▶ **Extracted information**

********

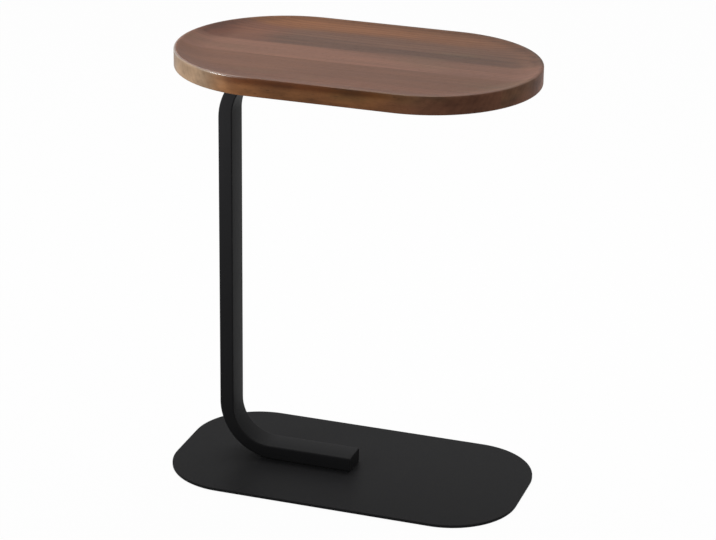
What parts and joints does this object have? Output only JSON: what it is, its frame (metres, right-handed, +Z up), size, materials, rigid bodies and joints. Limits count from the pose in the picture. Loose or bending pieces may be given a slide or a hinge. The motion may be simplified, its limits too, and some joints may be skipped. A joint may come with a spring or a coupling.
{
  "type": "c shaped side table",
  "caption": "C-shaped side table: a dished stadium-shaped wooden top on a bent black steel tube that stands on a flat steel base, so it slides over a seat or bed.",
  "frame": {"origin": "on the floor, under the middle of the wooden top and of the base plate, which are both centred there", "axes": "+X from the upright towards the open side of the C, +Y across the table, square to the plane of the C, +Z up"},
  "size_m": [0.5, 0.305, 0.61],
  "materials": {
    "oiled_wood": "planks glued side by side, brown and grey-brown, matt oil finish",
    "black_powder_coat": "black powder coat with a fine texture, satin",
    "blackened_steel": "black oxide fasteners, satin",
    "zinc_plated_steel": "bright zinc plate, hidden inside the foot",
    "black_rubber": "thin self-adhesive rubber pads, matt"
  },
  "bodies": {
    "root": {"wooden_top": "oiled_wood", "c_frame_tube": "black_powder_coat", "arm_end_plate": "black_powder_coat", "foot_end_plate": "black_powder_coat", "bracket_front_left": "black_powder_coat", "bracket_front_right": "black_powder_coat", "bracket_back_left": "black_powder_coat", "bracket_back_right": "black_powder_coat", "top_screws": "blackened_steel", "base_plate": "black_powder_coat", "foot_nut_bar": "zinc_plated_steel", "base_screws": "blackened_steel", "pad_front_left": "black_rubber", "pad_front_middle": "black_rubber", "pad_front_right": "black_rubber", "pad_back_left": "black_rubber", "pad_back_middle": "black_rubber", "pad_back_right": "black_rubber"}
  },
  "joints": []
}
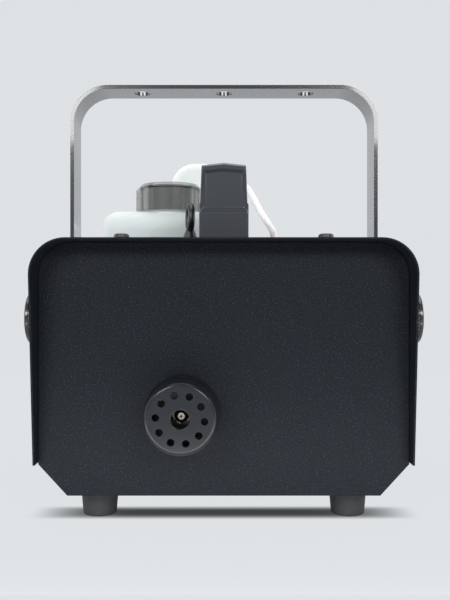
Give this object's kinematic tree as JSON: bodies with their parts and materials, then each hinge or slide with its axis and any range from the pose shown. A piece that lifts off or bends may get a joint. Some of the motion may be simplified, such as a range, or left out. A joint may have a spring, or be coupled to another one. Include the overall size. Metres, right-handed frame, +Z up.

********

Your answer should be a single number: the count of lines in the listing that contain the word "from".

3